Definition. Let $a\in\mathbb R$ be a point at which the function $f$ is differentiable, and $v\in\mathbb R^1$ is a vector attached to the point $a$. The differential $df$ is a  function linear in the second argument, which realizes the linear approximation to $f$, i.e., sends the pair $(a,v)$ into the number $f'(a)\cdot v\in\mathbb R$.

For animation see the Wolfram page. Note that we treat $df$ as an indivisible symbol for the function of two arguments, though later we will show that it can be considered as the result of application of some operator $d$ to the function $f$.

How to write the differentials, if their arguments  are “vectors” (even attached to points)? Introduce the “units of measurements” and compare!

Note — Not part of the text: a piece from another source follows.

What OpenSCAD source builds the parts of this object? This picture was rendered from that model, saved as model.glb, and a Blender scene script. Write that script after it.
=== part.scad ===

Example. Let $dx$ (again, an indivisible symbol) be the function which sends the “attached vector” $(a,v),\ a\in\mathbb R,\ v\in\mathbb R^1$, into the number $v\in\mathbb R\simeq\mathbb R^1$. Since any two linear maps  are proportional, another linear map has the form $A\,dx$, where $A\in\mathbb R$ is the coefficient (slope), which in general may depend on the point $a$. The linear map approximating a differentiable function $f$ has the form $f'(a)\,dx$ at the point $a$, and $f'(x)\,dx$ at a general point $x\in\mathbb R$.  We write the result of this computation symbolically as

$df=f'(x)\,dx,\qquad df(a,v)=f'(a)\,dx(v).$

### Invariance of differentials by the change of variables

The derivative of a function depends on the name of the independent variable. The velocity of the same motion in km/h and in ft/sec is completely different. The notion of the differential is assembled of two parts, both involving the notation of the variable. Yet in a miraculous (well-conceived!) way, the differential is independent of which units (even non-uniform) are used for measurement.

• Change of variables.
• Action of differentiable changes of variables on points and on tangent vectors.
• Example: velocity of the motion along the line. Traveling along the mountain road: height vs. length; height vs. geographic location.
• Action of differentiable changes of variables on functions. Non-invariance of the derivative.
• Invariance of the differential. This allows us to write $df$ rather than $df(x)$.